Bad Data Costs U.S. Companies Trillions – How Data-Quality Audits Can Help

In this special guest feature, Timur Yarnall, CEO of Neutronian, believes the costs of faulty data are many: inaccurate insights, wasteful investments, lost productivity, ineffective marketing campaigns. Bad data hits businesses with a double whammy, affecting both the bottom line by narrowing margins and the top line by lowering sales. A data quality audit will in turn lead to reduced costs, less wasted effort, and — most important — better business results. Neutronian is a SaaS platform for comprehensive, independent verification of data quality and compliance.

Companies today are more reliant on data than ever. But the smartest business plan, the most brilliant ad campaign, the most discerning sales projections aren’t worth anything if they’re based on bad data. When a company makes decisions based on inaccurate, incomplete, or inconsistent data, it doesn’t matter how finely tuned its business strategy is. You can’t build a great house on a bad foundation. 

Say a company is in the middle of a major computer-system upgrade: fancy new infrastructure, the latest data-analytics applications, all with the goal of becoming a data powerhouse. The sad truth is that It really doesn’t matter how much the company spends on whizbang technology. The system is only as good as the data it’s analyzing. 

Bad data costs U.S. companies an estimated $3.1 trillion per year, according to IBM. The costs of faulty data are many: inaccurate insights, wasteful investments, lost productivity, ineffective marketing campaigns. Bad data hits businesses with a double whammy, affecting both the bottom line by narrowing margins and the top line by lowering sales.

How bad data hurts your business

It’s no exaggeration to say that bad data can ruin every step of your business process, wasting valuable time and resources. Poor data sets can put the brakes on a digital transformation by stalling migration from one platform to another. The irony, of course, is that giving a company a digital makeover is often motivated by the desire to become more data-driven. 

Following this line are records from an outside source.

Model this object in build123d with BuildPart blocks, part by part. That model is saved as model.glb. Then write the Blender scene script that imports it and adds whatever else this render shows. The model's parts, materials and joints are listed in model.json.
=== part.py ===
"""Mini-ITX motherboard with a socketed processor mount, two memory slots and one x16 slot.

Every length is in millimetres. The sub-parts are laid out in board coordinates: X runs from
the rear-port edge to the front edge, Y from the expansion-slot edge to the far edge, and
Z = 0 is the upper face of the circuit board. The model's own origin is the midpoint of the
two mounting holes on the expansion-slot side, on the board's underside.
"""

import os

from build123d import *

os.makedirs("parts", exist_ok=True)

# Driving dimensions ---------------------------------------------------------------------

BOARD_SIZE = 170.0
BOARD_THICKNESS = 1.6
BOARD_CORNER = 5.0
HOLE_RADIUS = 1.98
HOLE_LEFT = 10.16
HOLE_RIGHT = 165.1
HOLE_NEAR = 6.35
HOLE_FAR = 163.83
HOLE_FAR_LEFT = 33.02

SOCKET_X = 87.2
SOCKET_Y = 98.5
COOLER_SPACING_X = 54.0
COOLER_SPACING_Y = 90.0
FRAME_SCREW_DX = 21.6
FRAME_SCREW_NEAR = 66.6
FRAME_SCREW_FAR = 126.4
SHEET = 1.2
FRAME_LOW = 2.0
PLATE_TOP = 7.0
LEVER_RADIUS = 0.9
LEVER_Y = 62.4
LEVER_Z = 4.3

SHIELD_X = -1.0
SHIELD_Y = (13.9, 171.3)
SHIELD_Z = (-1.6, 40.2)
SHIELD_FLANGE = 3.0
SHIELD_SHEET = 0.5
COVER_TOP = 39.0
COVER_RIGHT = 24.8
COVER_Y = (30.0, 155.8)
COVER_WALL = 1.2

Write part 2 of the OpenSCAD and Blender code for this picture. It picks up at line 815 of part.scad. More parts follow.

Bad data can also be a significant drain on a company’s marketing resources. Nearly a third of the average marketing team’s time is estimated to be wasted on bad data, according to a recent survey. That drag on productivity means that about twenty cents of every dollar a company spends on marketing campaigns is essentially going down the drain.

Compliance can also be a casualty of bad data. High quality, well maintained data is essential in staying on the right side of data-privacy regulations, which typically require special processes and policies for collecting and storing personal information. Consistently operating with bad data will not only mean spending time and money to fix the problems internally, it will also subject companies to significant fines for noncompliance. 

Companies using bad data can also lose business. In a recent survey, nearly 20 percent of businesses said that they had lost a customer due to inaccurate or incomplete data. Alienating customers is rarely a good thing, but it hurts just a bit more when it emerges from something that could have been prevented. 

How to use data quality audits to reduce costs

The first step in mitigating the negative effects of poor data is to conduct a data-quality audit. Data audits help companies confirm the accuracy and quality of their data, while also making sure that there are processes in place to ensure compliance with any relevant regulations. An audit will also help businesses gain easier access to their data and eliminate silos and bottlenecks. 

Data quality starts at the entry point. An audit can help ensure that a company is obtaining high-quality data from the beginning. During the audit, companies can root out data-collection issues that can lead to inconsistencies. The audit will also reveal the sources of bad data — whether it’s particular vendors or internal processing missteps — and help companies avoid them in the future.

Regarding compliance, a data audit can determine whether the data has the appropriate consent, and that the correct data-governance procedures are in place. The audit process will also keep your business compliant by ensuring that there is transparency regarding the data’s source, how secure it is, and how you intend to use it. A properly executed audit will also assess any legal risks from potential security breaches.

Data-quality audits can occur in-house or through an independent third-party agency that specializes in data quality and compliance verification. In-house teams are often already strapped for time, so leaning on an outside party can help reduce the internal burden. In addition, by leveraging an organization that specializes in these reviews, you’re able to benefit from its data quality expertise and industry knowledge.  

Going forward 

Once the audit is through, it’s important to use what the audit reveals to establish performance benchmarks. Those benchmarks can then be the basis for regular performance evaluations, and in turn help to place future business performance in context. This information will help, for instance, when selecting or evaluating data vendors, or when you’re devising new processes for obtaining first-party data. 

Conducting an audit may seem intimidating at first, not to mention time-consuming and costly. But the effort and money that a company expends now on improving its all-important data will, down the line, yield higher-quality data. This will in turn lead to reduced costs, less wasted effort, and — most important — better business results.